== What you should do ==
Copy the listing below line for line, starting at its first line and ending with the line that has "at=(*LOCK_XY, DEPTH), parent=axis)" in it. Add nothing.

== Data block ==
--
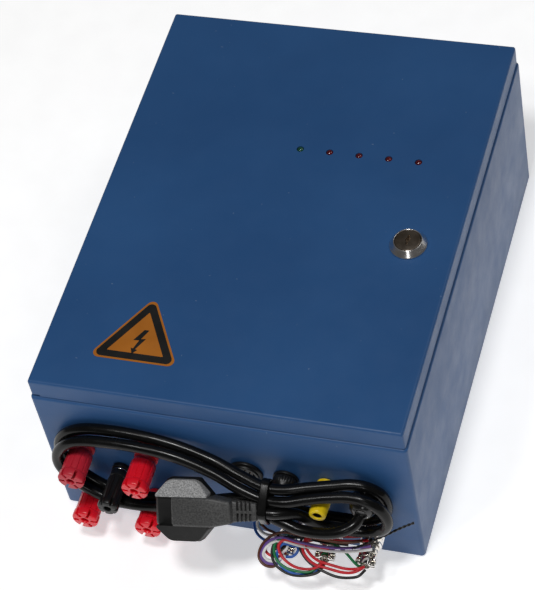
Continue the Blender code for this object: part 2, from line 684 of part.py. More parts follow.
def cam_screw(axis):
    seat = BARREL_END - 0.4 - 2.7 - 0.3
    profile = [(5.0, seat - 2.4), (5.0, seat), (1.6, seat), (1.6, seat + 6)]
    add_object("cam_screw", turned(profile, 16), ZINC, at=(*LOCK_XY, DEPTH), parent=axis)


# ================================================================ binding posts
KNOB_SEGMENTS = 24
KNOB_GAP = 4.5              # millimetres from the panel to the knob's inner end
WASHER_SEAT = 3.2


def post_base(name, spot, finish, collar, stud_length):
    """Insulated collar, through stud and back nut, which stay in the panel."""
    profile = [
        (2, -14), (2, -6.8), (6.5, -6.8), (6.5, -1.8), (3.7, -1.8), (3.7, 0.3),
        (collar, 0.3), (collar, 2.9), (2, 2.9), (2, stud_length),
    ]
    add_object(name, turned(profile, 16), finish, at=out_of_panel(spot), turn=PANEL_TURN)


def clamp_washer(name, spot, radius):
    low = WASHER_SEAT
    profile = [(2.5, low), (radius, low), (radius, low + 1), (2.5, low + 1)]
    add_object(name, turned(profile, 16, closed=True), BRASS, at=out_of_panel(spot), turn=PANEL_TURN)


def knob_ring(radius, height, notch=0.0, lobes=6):
    """One ring of a knob; notch is how deep each of the grooves between its lobes is cut."""
    points = []
    per_lobe = KNOB_SEGMENTS // lobes
    for i in range(KNOB_SEGMENTS):
        r = radius - (notch if i % per_lobe == 0 else 0.0)
        angle = 2 * pi * i / KNOB_SEGMENTS
        points.append((r * MM * cos(angle), r * MM * sin(angle), height * MM))
    return points


def knob(name, spot, finish, radius, end, neck, neck_end):
    """Insulated thumb nut: neck, ribbed grip and a notched, wider outer end, bored for a test plug."""
    start = KNOB_GAP
    bore = 2.5
    rings = [
        knob_ring(bore, start), knob_ring(neck, start), knob_ring(neck, neck_end),
        knob_ring(radius, neck_end + 1, 0.5), knob_ring(radius, end - 6, 0.5), knob_ring(radius + 0.4, end - 5.5, 2.6),
        knob_ring(radius + 0.3, end - 0.8, 3.0), knob_ring(radius - 0.6, end, 3.0), knob_ring(bore, end),
    ]
    bm = bmesh.new()
    add_rings(bm, rings, closed=True)
    add_object(name, bm, finish, at=out_of_panel(spot), turn=PANEL_TURN)


def binding_posts():
    for label, spot in RED_POSTS.items():
        post_base(label + "_post", spot, RED_PLASTIC, 8, 24)
        clamp_washer(label + "_washer", spot, 6.5)
        knob(label + "_knob", spot, RED_PLASTIC, 8.4, 28.5, 7.4, 6.0)
    post_base("ground_post", GROUND_POST, BLACK_PLASTIC, 6.3, 28)
    clamp_washer("ground_washer", GROUND_POST, 5.2)
    knob("ground_knob", GROUND_POST, BLACK_PLASTIC, 6.4, 33, 6.0, 10.0)


def shield_post():
    """The smooth yellow post for the signal cable's screen."""
    base = [
        (1.8, -12), (1.8, -5.5), (6, -5.5), (6, -1.8), (3.7, -1.8), (3.7, 0.3),
        (6.4, 0.3), (6.4, 2), (1.8, 2), (1.8, 18),
    ]
    add_object("shield_post", turned(base, 16), YELLOW_PLASTIC, at=out_of_panel(SHIELD_POST), turn=PANEL_TURN)
    cap = [(2.2, 2.4), (6.3, 2.4), (6.3, 4), (5.5, 24), (4.8, 25), (2.2, 25)]
    add_object("shield_knob", turned(cap, 20, closed=True), YELLOW_PLASTIC, at=out_of_panel(SHIELD_POST), turn=PANEL_TURN)


# ================================================================ the other panel fittings
def io_socket():
    profile = [
        (9, -12), (9, -5.8), (11.8, -5.8), (11.8, -1.8), (9, -1.8), (9, 0.3), (11.6, 0.3), (11.6, 2.2),
        (10.2, 2.8), (9.6, 3.9), (7.6, 3.9), (7.6, -5), (5.2, -5), (5.2, 1.5),
    ]
    add_object("io_socket", turned(profile, 28), BLACK_PLASTIC, at=out_of_panel(SOCKET_AT), turn=PANEL_TURN)


def fuse():
    """Panel fuse holder, the glass link, and the knurled cap that carries it."""
    at = out_of_panel(FUSE_AT)
    holder = [
        (6.2, -36), (6.2, -5.3), (8.4, -5.3), (8.4, -1.8), (6.2, -1.8), (6.2, 0.3), (8.6, 0.3), (8.6, 2.2),
        (3.9, 2.2), (3.9, -33),
    ]
    add_object("fuse_holder", turned(holder, 20), BLACK_PLASTIC, at=at, turn=PANEL_TURN)
    cap = [
        (2.95, -0.6), (2.95, -4), (3.5, -4), (3.5, 2.6), (8.2, 2.6), (8.2, 5.5), (7.9, 8), (6.8, 10), (4.5, 11),
    ]
    add_object("fuse_cap", turned(cap, 20), BLACK_PLASTIC, at=at, turn=PANEL_TURN)
    add_object("fuse_link", turned([(2.6, -21), (2.6, -1)], 12), CLEAR_GLASS, at=at, turn=PANEL_TURN)


def power_gland():
    """Cable gland with a domed nut; the mains lead leaves its outer end."""
    profile = [
        (6.6, -12), (6.6, -6), (9, -6), (9, -1.8), (6.6, -1.8), (6.6, 0.3), (8.4, 0.3), (8.4, 4.3),
        (8, 4.3), (8, 12), (7.5, 14.8), (6.3, 17.2), (4.8, 18.8),
    ]
    add_object("power_gland", turned(profile, 24), BLACK_PLASTIC, at=out_of_panel(GLAND_AT), turn=PANEL_TURN)


def lead_plugs():
    """Three round metal plugs in panel sockets, each with a loose coupling ring and a cable clamp."""
    body = [
        (5.4, -11), (5.4, -4.8), (7.8, -4.8), (7.8, -1.8), (5.7, -1.8), (5.7, 0.3), (7.9, 0.3), (7.9, 2.2),
        (4.9, 2.2), (4.9, 14.7), (5.9, 14.7), (5.9, 22), (5.2, 23), (5.2, 30.4),
    ]
    ring = [(5.3, 2.6), (7.3, 2.6), (7.4, 3.4), (7.4, 12.8), (6.9, 14.2), (5.3, 14.2)]
    for number, spot in enumerate(LEAD_PLUGS, 1):
        at = out_of_panel(spot)
        plug = add_object(f"lead_plug_{number}", turned(body, 20), CHROME, at=at, turn=PANEL_TURN)
        boolean(plug, box((-6.8 * MM, -2.2 * MM, 24 * MM), (6.8 * MM, 2.2 * MM, 29.5 * MM)), "UNION")
        add_object(f"coupling_ring_{number}", turned(ring, 20, closed=True), CHROME, at=at, turn=PANEL_TURN)


# ================================================================ cords, tie and plug
def cord_tie():
    """The band that holds the hank together, wrapped closely round its five strands."""
    strand = CORD_DIAMETER / 2 + 1.5 * MM
    corners = [(-183.2, 84.3), (-183.9, 83.7), (-186.8, 71.2), (-193.3, 66.1), (-193.8, 66.3), (-196.5, 74.7), (-190.2, 79.7)]
    rings = []
    for grow, x in ((0, -2.8), (1.1 * MM, -2.8), (1.1 * MM, 2.8), (0, 2.8)):
        outline = outline_round(corners, strand + grow)
        rings.append([((TIE_X + x) * MM, y, z) for y, z in outline])
    bm = bmesh.new()
    add_rings(bm, rings, closed=True)
    add_object("cord_tie", bm, BLACK_PLASTIC)


def outline_round(corners, radius):
    """The taut outline, 32 points, round equal circles of that radius about the corners (millimetres)."""
    points = []
    for i in range(32):
        angle = 2 * pi * i / 32
        along = (cos(angle), sin(angle))
        y, z = max(corners, key=lambda c: c[0] * along[0] + c[1] * along[1])
        points.append((y * MM + radius * along[0], z * MM + radius * along[1]))
    return points


PLUG_AXIS = Vector((0.985, 0.05, 0.130)).normalized()     # from the plug's body to its lead
PLUG_FACING = Vector((0.0, -0.7, 0.714))                  # away from its pins
PLUG_LEAD_AT = 49.2                                       # millimetres from the body's middle to the lead's end
PLUG_LEAD_LOW = 1.5                                       # the lead's axis below the flange's middle
PLUG_PIN_APART = 19                                       # between the two round pins


def mains_plug():
    """Moulded two-pin plug with a side entry: octagonal flange, raised grip, strain relief and pins."""
    facing = (PLUG_FACING - PLUG_AXIS * PLUG_FACING.dot(PLUG_AXIS)).normalized()
    up = facing.cross(PLUG_AXIS)
    rotation = Matrix((PLUG_AXIS, up, facing)).transposed()
    lead_end = Vector(CORD_ROUTE[-1]) * MM
    middle = lead_end - PLUG_AXIS * (PLUG_LEAD_AT + 1.0) * MM + facing * PLUG_LEAD_LOW * MM
    bm = bmesh.new()
    octagon = [
        (19.8, 9.6), (19.8, -9.6), (10.4, -20.4), (-10.4, -20.4),
        (-19.8, -9.6), (-19.8, 9.6), (-10.4, 20.4), (10.4, 20.4),
    ]
    flange = [(1.0, -5), (1.0, 1), (0.84, 5.5)]
    add_rings(bm, [[(x * k * MM, y * k * MM, z * MM) for x, y in octagon] for k, z in flange])
    plug = add_object("mains_plug", bm, BLACK_PLASTIC, at=middle, turn=rotation.to_euler(), smooth=0)
    grip = box((-6 * MM, -9.6 * MM, -4 * MM), (33 * MM, 9.6 * MM, 10 * MM), 2.5 * MM)
    boolean(plug, grip, "UNION")
    relief = bmesh.new()
    sizes = [(24, 8.4, 4.6), (34, 8.2, 4.6), (46, 6.2, 4.4), (PLUG_LEAD_AT, 5.6, 4.2)]
    rings = []
    for x, half_width, half_height in sizes:
        turns = [2 * pi * i / 16 for i in range(16)]
        rings.append([(x * MM, half_width * MM * cos(a), (half_height * sin(a) - PLUG_LEAD_LOW) * MM) for a in turns])
    add_rings(relief, rings)
    boolean(plug, relief, "UNION")
    pins = bmesh.new()
    for side in (-1, 1):
        add_turned(pins, [(1.6, -24), (2.4, -22.5), (2.4, -4)], 12, (0, side * PLUG_PIN_APART / 2 * MM))
    boolean(plug, pins, "UNION")


def cords():
    add_tube("power_cord", CORD_ROUTE, CORD_DIAMETER, CORD_POINTS, BLACK_PVC)
    for number, route in enumerate(LEAD_ROUTES, 1):
        add_tube(f"lead_bundle_{number}", route, LEAD_DIAMETER, LEAD_POINTS, LEAD_PVC, sides=2)


def main():
    clear_scene()
    cabinet_shell()
    hinge_pins()
    mounting_plate()
    main_board()
    pulse_transformer()
    mains_transformer()
    storage_capacitor()
    backup_battery()
    battery_strap()
    tamper_switch()
    tamper_plunger()

    hinge_axis = add_axis("door_hinge_axis", (HINGE_X, 0, HINGE_Z))
    door_panel(hinge_axis)
    door_gasket(hinge_axis)
    board_top = led_board(hinge_axis)
    leds(hinge_axis, board_top)
    warning_label(hinge_axis)
    lock_housing(hinge_axis)
    lock_nut(hinge_axis)
    lock_core(hinge_axis)
    lock_cam(hinge_axis)
    cam_screw(hinge_axis)

    binding_posts()
    shield_post()
    io_socket()
    fuse()
    power_gland()
    lead_plugs()
    cord_tie()
    mains_plug()
    cords()
    bpy.context.view_layer.update()


main()
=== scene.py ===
"""Looks of the wall-mounted fence energizer, laid over its solids.

Sizes and places are millimetres in the solids' frame; make() and cord() turn them into metres. The cabinet
lies on its back, +Z out of the door, +X towards the lock, -Y out of the terminal panel.
"""

from math import cos, pi, radians, sin

import bmesh
import bpy
from mathutils import Matrix, Vector


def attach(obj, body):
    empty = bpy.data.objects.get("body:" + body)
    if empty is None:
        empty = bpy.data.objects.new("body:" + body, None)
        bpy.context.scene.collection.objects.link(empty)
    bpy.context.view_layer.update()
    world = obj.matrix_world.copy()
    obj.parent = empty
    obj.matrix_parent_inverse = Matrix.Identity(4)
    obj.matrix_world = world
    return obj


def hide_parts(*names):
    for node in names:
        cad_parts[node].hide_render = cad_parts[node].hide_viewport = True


MM = 0.001
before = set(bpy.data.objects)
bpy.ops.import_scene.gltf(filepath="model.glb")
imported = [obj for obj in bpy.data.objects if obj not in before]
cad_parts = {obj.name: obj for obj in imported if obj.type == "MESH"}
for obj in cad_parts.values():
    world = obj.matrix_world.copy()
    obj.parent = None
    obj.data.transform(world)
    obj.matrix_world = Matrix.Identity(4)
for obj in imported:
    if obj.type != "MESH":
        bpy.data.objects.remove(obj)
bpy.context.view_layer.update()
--
== Full solution ==
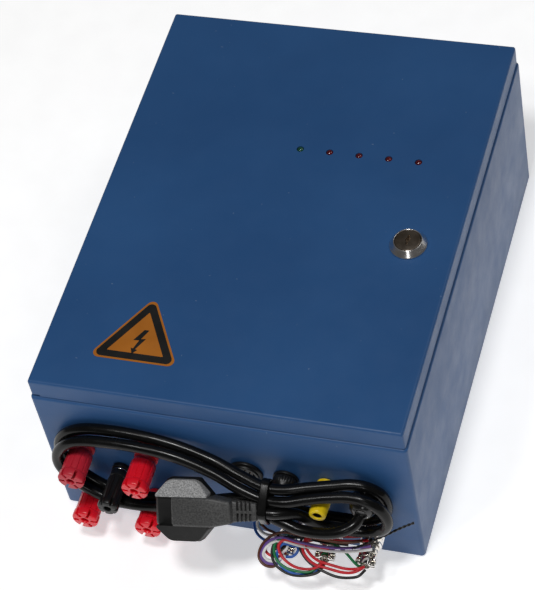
Continue the Blender code for this object: part 2, from line 684 of part.py. More parts follow.
def cam_screw(axis):
    seat = BARREL_END - 0.4 - 2.7 - 0.3
    profile = [(5.0, seat - 2.4), (5.0, seat), (1.6, seat), (1.6, seat + 6)]
    add_object("cam_screw", turned(profile, 16), ZINC, at=(*LOCK_XY, DEPTH), parent=axis)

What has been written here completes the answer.